One important thing that you should notice about many of these examples is that multithreading allows the application's user interface to be simplified. If the compiler builds your application whenever you stop typing, there is no need to offer a Build menu option. The word processor application doesn't need Check Spelling and Check Grammar menu options.

In the Web browser example, notice that using a separate thread for I/O (be it network, file, or other) allows the application's user interface to stay responsive. You can imagine an application that sorts the records of a database, prints a document, or copies files. By using a separate thread for this I/O-bound task, a user can continue to use your application's interface to cancel the operation while in progress.

Designing an application to be multithreaded allows that application to scale. As we'll see in the next chapter, each thread is assigned a CPU. So if you have two CPUs in your computer and two threads in your application, both CPUs will be busy. In effect, you get two tasks done in the time it would take for one.

Every process has at least one thread in it.
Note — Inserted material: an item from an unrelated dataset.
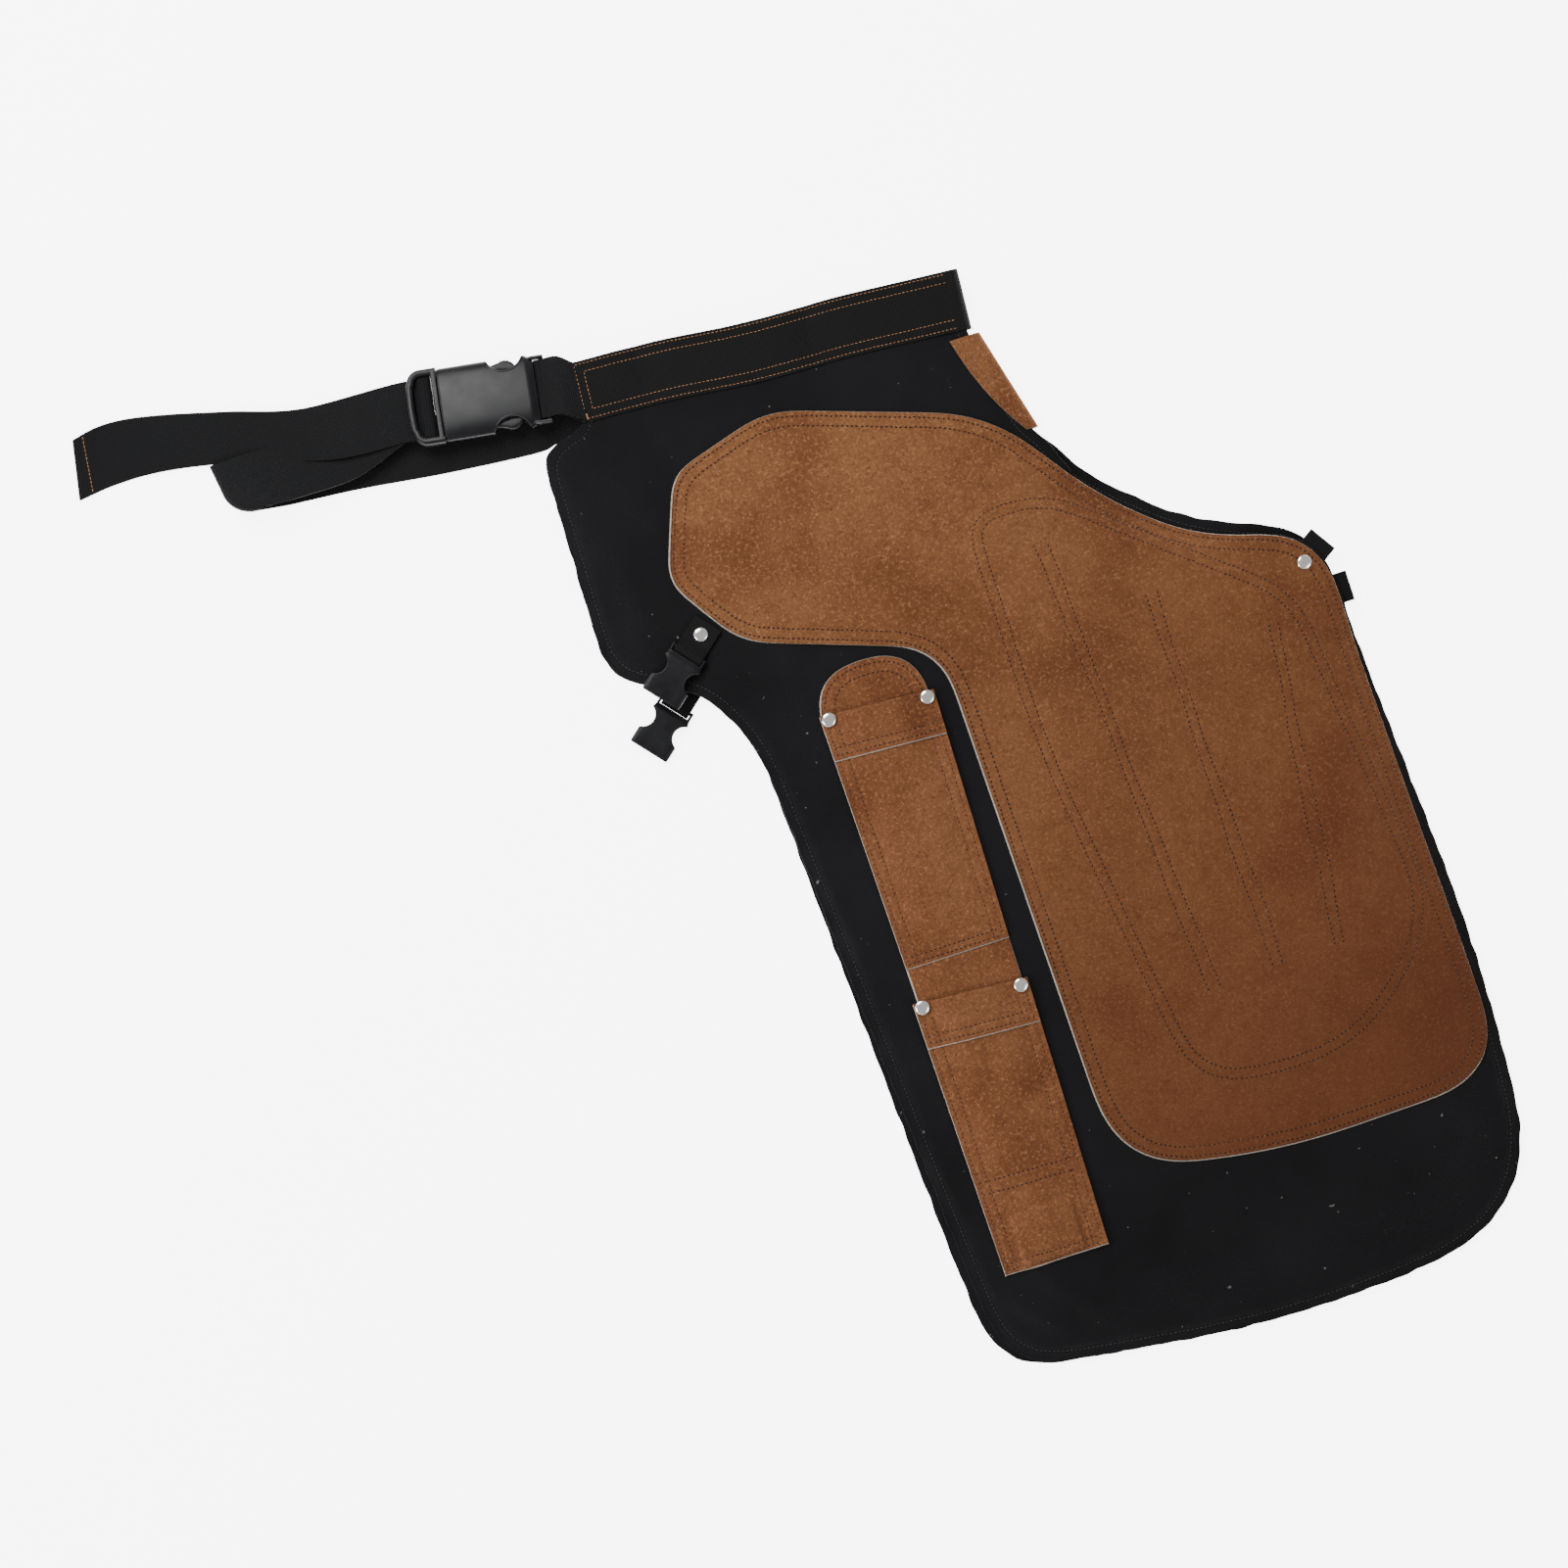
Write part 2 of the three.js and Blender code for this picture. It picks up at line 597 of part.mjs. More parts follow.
function legPlugPlace(at, rivetAt) {
  const b = legBuckle;
  const barFromOrigin = b.length + b.bevel + clearance + 0.5 * b.baseLength;
  const back = at.out - at.length - 0.5 * b.baseLength - barFromOrigin;
  const along = turned(at.turn).multiplyScalar(back);
  return { x: rivetAt[0] + along.x, y: rivetAt[1] + along.y, turn: at.turn };
}

const innerTop = midZ + canvasLevel;
const innerUnder = midZ - canvasLevel;
const legStraps = [
  { name: 'top', at: topStrap, rivetAt: strapRivet, face: innerTop, sign: -1 },
  { name: 'under', at: underStrap, rivetAt: underStrapRivet, face: innerUnder, sign: 1 },
];
for (const { name, at, rivetAt, face, sign } of legStraps) {
  const place = legPlugPlace(at, rivetAt);
  add(`${name}_leg_strap`, legStrap(at, rivetAt, face, sign, midZ), 'webbing');
  add(`${name}_leg_plug`, placed(plugBase(legBuckle), place, midZ), 'plastic');
  add(`${name}_leg_latch_left`, placed(latchArm(legBuckle, 1), place, midZ), 'plastic');
  add(`${name}_leg_latch_right`, placed(latchArm(legBuckle, -1), place, midZ), 'plastic');
}

// ---------------------------------------------------------------- waist buckle and belt

const beltFloor = webbing / 2 + clearance;
const buckleZ = beltFloor + webbing / 2 + clearance + waistBuckle.height / 2;
add('waistband', waistband(), 'webbing');
add('centre_patch', centrePatch(), 'suede');
add('waist_socket', placed(socket(waistBuckle), waistBuckleAt, buckleZ), 'plastic');
add('waist_plug', placed(plugBase(waistBuckle), waistBuckleAt, buckleZ), 'plastic');
add('waist_latch_left', placed(latchArm(waistBuckle, 1), waistBuckleAt, buckleZ), 'plastic');
add('waist_latch_right', placed(latchArm(waistBuckle, -1), waistBuckleAt, buckleZ), 'plastic');

// Where the waistband's outer end is, at the middle of its width.
const bandEnd = turned(180 - bandRise).multiplyScalar(waistHalf)
  .add(turned(90 - bandRise).multiplyScalar(-bandWidth / 2));

// A point in the waist buckle's own frame, as a place in the drawing.
function onBuckle(x, z) {
  const along = turned(waistBuckleAt.turn).multiplyScalar(x);
  return new THREE.Vector3(waistBuckleAt.x + along.x, waistBuckleAt.y + along.y, z);
}

// The short webbing loop that joins the socket's bar to the waistband's end.
function socketTab() {
  const radius = waistBuckle.bar + clearance + webbing / 2;
  const bandZ = midZ + foldRadius(webbing);
  const places = [bandEnd.clone().addScaledVector(turned(180 - bandRise), clearance).setZ(bandZ)];
  places.push(onBuckle(-waistBuckle.barReach - 9, buckleZ + radius + 3.2));
  for (let n = 0; n <= 8; n++) {
    const angle = Math.PI / 2 - Math.PI * n / 8;
    places.push(onBuckle(-waistBuckle.barReach + radius * Math.cos(angle),
      buckleZ + radius * Math.sin(angle)));
  }
  places.push(onBuckle(-waistBuckle.barReach - 9, buckleZ - radius + 3));
  places.push(places[0].clone().setZ(bandZ - webbing - 2 * clearance));
  const across = places.map(() => turned(waistBuckleAt.turn - 90));
  across[0] = turned(90 - bandRise);
  across[across.length - 1] = across[0];
  return strap(places, across, waistBuckle.webbingWidth - 1, webbing);
}
add('waist_socket_tab', socketTab(), 'webbing');

// A smooth strap through stations [x, y, z, direction of its width in degrees].
function routedStrap(stations, steps, width) {
  const curve = new THREE.CatmullRomCurve3(stations.map(([x, y, z]) => new THREE.Vector3(x, y, z)));
  const places = [];
  const widths = [];
  for (let n = 0; n <= steps; n++) {
    const t = n / steps * (stations.length - 1);
    const first = Math.min(Math.floor(t), stations.length - 2);
    places.push(curve.getPoint(n / steps));
    widths.push(turned(THREE.MathUtils.lerp(stations[first][3], stations[first + 1][3], t - first)));
  }
  return strap(places, widths, width, webbing);
}

// The belt from the under leg's waistband end: along the floor under the buckle, round a
// standing loop, and back to the plug.
const underBandZ = midZ - foldRadius(webbing);
const plugEnd = waistBuckle.length + waistBuckle.bevel + clearance + waistBuckle.baseLength;
const wrapLow = buckleZ - waistBuckle.bar - clearance - webbing / 2;
const runMeets = onBuckle(plugEnd + 8, wrapLow);
const loopLift = 8;
const beltStart = bandEnd.clone().addScaledVector(turned(180 - bandRise), clearance);
const beltRunStations = [
  [beltStart.x, beltStart.y, underBandZ, 90 - bandRise],
  [-waistHalf - 16, -6, 2.2, 88],
  [-waistHalf - 29, -9, beltFloor + 0.2, 91],
  [-waistHalf - 48, -11, beltFloor, 95],
  [-waistHalf - 125, -4, beltFloor, 97],
  [-waistHalf - 193, 5, beltFloor, 97],
  [-waistHalf - 271, 12, beltFloor, 98],
  [-waistHalf - 292, 15, beltFloor + 1.5, 98],
  [-waistHalf - 297, 16, beltFloor + loopLift / 2, 98],
  [-waistHalf - 292, 16, beltFloor + loopLift - 1.5, 98],
  [-waistHalf - 271, 15, beltFloor + loopLift - 1, 98],
  [-waistHalf - 193, 14, wrapLow + 0.6, 98],
  [runMeets.x - 0.3, runMeets.y, wrapLow, waistBuckleAt.turn - 90],
];
add('belt_run', routedStrap(beltRunStations, 66, bandWidth), 'webbing');

// The belt's free end: round the plug's middle bar, under its end bar, over the loop, and
// down to the floor, where its hemmed tip lifts a little.
const midBarX = waistBuckle.length + waistBuckle.bevel + clearance + 0.5 * waistBuckle.baseLength;
const wrapReach = waistBuckle.bar + clearance + webbing / 2;
const tailLow = wrapLow + webbing + clearance;
const wrapWidth = waistBuckleAt.turn - 90;
const stationOnBuckle = (x, z) => [onBuckle(x, z).x, onBuckle(x, z).y, z, wrapWidth];
const wrapStations = [270, 235, 200, 165, 130, 95, 60].map((angle) => {
  const aim = turned(angle).multiplyScalar(wrapReach);
  return stationOnBuckle(midBarX + aim.x, buckleZ + aim.y);
});
const beltTailStations = [
  stationOnBuckle(plugEnd + 7.7, wrapLow),
  ...wrapStations,
  stationOnBuckle(midBarX + 5.5, buckleZ + 0.2),
  stationOnBuckle(plugEnd, tailLow),
  stationOnBuckle(plugEnd + 10, tailLow),
  [-waistHalf - 211, 33, tailLow + 2.4, 105],
  [-waistHalf - 269, 50, tailLow + 5, 107],
  [-waistHalf - 318, 63, tailLow + 4.2, 104],
  [-waistHalf - 355, 70, 3.2, 98],
  [-waistHalf - 385, 71, 1.6, 88],
  [-waistHalf - 411, 67, 4, 78],
];
add('belt_tail', routedStrap(beltTailStations, 64, bandWidth), 'webbing');

// ---------------------------------------------------------------- origin

apron.updateMatrixWorld(true);
const box = new THREE.Box3().setFromObject(apron);
const middle = box.getCenter(new THREE.Vector3());
apron.position.set(-middle.x, -middle.y, -box.min.z);

export default apron;
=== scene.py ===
# %% [markdown]
# # A split-leg welding apron, folded in half and laid flat
#
# The real apron is black canvas with tan suede over the thigh, webbing round the waist and
# plastic side-release buckles. This lesson dresses a fixed frame of solid parts: every soft
# part is made again here as thin sheets with folds, seams and stitches, and the hard parts
# get their moulded shapes and finishes.
#
# The frame is loaded first, because every place below is measured from it.

# %% Load the frame
import math

import bpy
import numpy as np
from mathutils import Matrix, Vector
from mathutils.bvhtree import BVHTree


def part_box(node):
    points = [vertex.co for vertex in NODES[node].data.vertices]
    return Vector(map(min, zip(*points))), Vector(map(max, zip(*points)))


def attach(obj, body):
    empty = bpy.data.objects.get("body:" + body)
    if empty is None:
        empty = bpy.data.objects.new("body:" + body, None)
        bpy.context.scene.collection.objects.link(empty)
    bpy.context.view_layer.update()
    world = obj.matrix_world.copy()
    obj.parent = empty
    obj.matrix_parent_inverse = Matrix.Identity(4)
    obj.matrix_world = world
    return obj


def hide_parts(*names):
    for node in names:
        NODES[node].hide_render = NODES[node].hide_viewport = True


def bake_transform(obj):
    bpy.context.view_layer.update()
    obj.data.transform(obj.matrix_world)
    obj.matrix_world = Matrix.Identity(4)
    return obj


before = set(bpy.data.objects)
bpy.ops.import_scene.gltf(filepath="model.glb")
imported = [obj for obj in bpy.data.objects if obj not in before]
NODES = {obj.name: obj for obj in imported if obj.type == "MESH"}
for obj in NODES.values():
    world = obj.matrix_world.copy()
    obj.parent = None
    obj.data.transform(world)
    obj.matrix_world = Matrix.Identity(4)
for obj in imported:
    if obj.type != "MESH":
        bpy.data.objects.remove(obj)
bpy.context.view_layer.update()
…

So if you do nothing special in your application, you already get a lot of benefit just from running on a multithreaded operating system. For example, you can build an application and use the word processor at the same time (something I do a lot). If the computer has two CPUs, the build executes on one processor while the other processor handles a document. In other words, the user notices no degradation in performance. Also, if the compiler has a bug that causes its thread to enter an infinite loop, you can still use other processes. (This is not true of 16-bit Windows and MS-DOS applications.)